Common Objections — and Why They Don't Hold Up
"My crew is not tech-savvy." If your crew can send a text message and take a photo, they can use a digital change order tool. Modern platforms are designed for the job site, not the IT department. Large buttons, simple forms, and mobile-first interfaces mean there is almost no learning curve. Most teams are fully proficient within a day.
"My clients prefer paper." Clients prefer whatever is easiest. When you send a change order to their phone that they can review and sign in 30 seconds without having to meet you on site, they prefer digital. The contractors who report this objection typically have never offered the digital option — they are assuming a preference that does not exist.
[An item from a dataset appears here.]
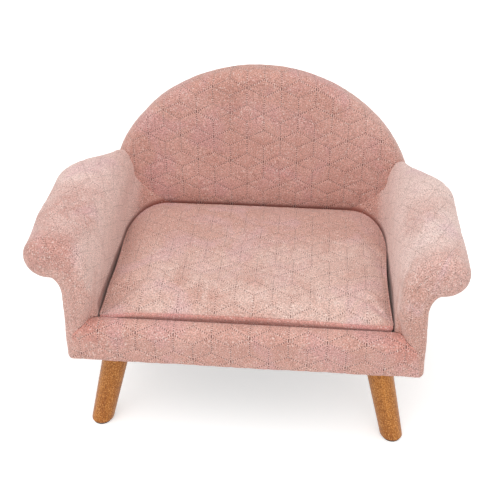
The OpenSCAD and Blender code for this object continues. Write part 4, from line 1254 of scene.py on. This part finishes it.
def seen_directly(tree):
    """1 for rays from the camera and for reflections, else 0."""
    rays = add_node(tree, "LightPath").outputs
    return add_node(tree, "Math", rays["Is Camera Ray"], rays["Is Glossy Ray"], operation="MAXIMUM").outputs[0]


def make_floor():
    """A pale floor that is white to the camera and keeps the sofa's soft shadow. From below it is clear."""
    bpy.ops.mesh.primitive_plane_add(size=12, location=(0, 0, -0.2 * MM))
    floor = bpy.context.object
    floor.name = "floor"
    finish = Finish("pale_floor", 0.9, specular=0.1)
    finish.colour((0.9, 0.9, 0.9))
    tree, lit = finish.tree, finish.shader.outputs[0]
    glow = finish.node("Emission", None, 0.42).outputs[0]
    both = finish.node("AddShader", lit, glow).outputs[0]
    above = finish.node("MixShader", seen_directly(tree), lit, both).outputs[0]
    from_below = finish.node("NewGeometry").outputs["Backfacing"]
    clear = finish.node("BsdfTransparent").outputs[0]
    surface = finish.node("MixShader", from_below, above, clear).outputs[0]
    put(tree, tree.nodes["Material Output"].inputs["Surface"], surface)
    floor.data.materials.append(finish.material)


def make_world(strength):
    """Even daylight from all sides, and a white backdrop where the camera or a reflection sees it."""
    world = bpy.data.worlds.new("daylight")
    bpy.context.scene.world = world
    world.use_nodes = True
    tree = world.node_tree
    light = tree.nodes["Background"]
    put(tree, light.inputs["Color"], (1.0, 0.99, 0.975))
    put(tree, light.inputs["Strength"], strength)
    white = add_node(tree, "Background", (1.0, 1.0, 1.0)).outputs[0]
    surface = add_node(tree, "MixShader", seen_directly(tree), light.outputs[0], white).outputs[0]
    put(tree, tree.nodes["World Output"].inputs["Surface"], surface)


def make_lamp(name, place, aim, size, watts):
    """A square soft lamp at place, turned to face aim."""
    data = bpy.data.lights.new(name, "AREA")
    data.size, data.energy = size, watts
    lamp = show(name, data)
    lamp.location = place
    lamp.rotation_euler = (Vector(aim) - Vector(place)).to_track_quat("-Z", "Y").to_euler()


def make_camera():
    """The photograph's viewpoint: a 57.6 mm lens on a 36 mm square frame, 35 degrees down and 4.6 to the side."""
    data = bpy.data.cameras.new("camera")
    data.lens, data.sensor_width = 57.58, 36
    camera = show("camera", data)
    camera.location = (0.07838, -1.03474, 0.96761)
    camera.rotation_euler = np.radians((90 - 35.054, 0.0066, 4.575))
    bpy.context.scene.camera = camera


make_floor()
make_world(0.77)
make_lamp("overhead", (-0.45, -0.8, 2.2), (0, 0, 0.25), 1.7, 20)
make_lamp("front_fill", (0.9, -2.2, 1.3), (0, 0, 0.25), 1.8, 8)
make_camera()
bpy.context.scene.view_settings.view_transform = "Standard"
"We don't have enough change orders to justify it." Even at 5 change orders per month, the time savings and revenue recovery pay for the software. And companies with lower change order volume often have the highest leakage rates because they lack the systems to track changes consistently. A standard change order template in a digital system ensures nothing falls through the cracks regardless of volume.
Making the Switch Is Easier Than You Think
Transitioning from paper to digital does not require a company-wide overhaul. Start with one project or one project manager. Use a digital change order form on the next change that comes up and see how the process feels. Most contractors report that after the first digital change order, they never want to go back to paper. The signature comes back faster, the documentation is cleaner, and the record is permanent.
You do not have to digitize your old paper change orders to get started. Keep your existing files where they are and begin using the digital process going forward. Within a few months, you will have a complete digital history for all active projects, and the old paper files become irrelevant as those projects close out.
The question is not whether digital change orders are better than paper. The data makes that clear. The question is how much longer you can afford the revenue leakage, the wasted time, and the dispute exposure that paper processes create. For most contractors, the answer is: not much longer.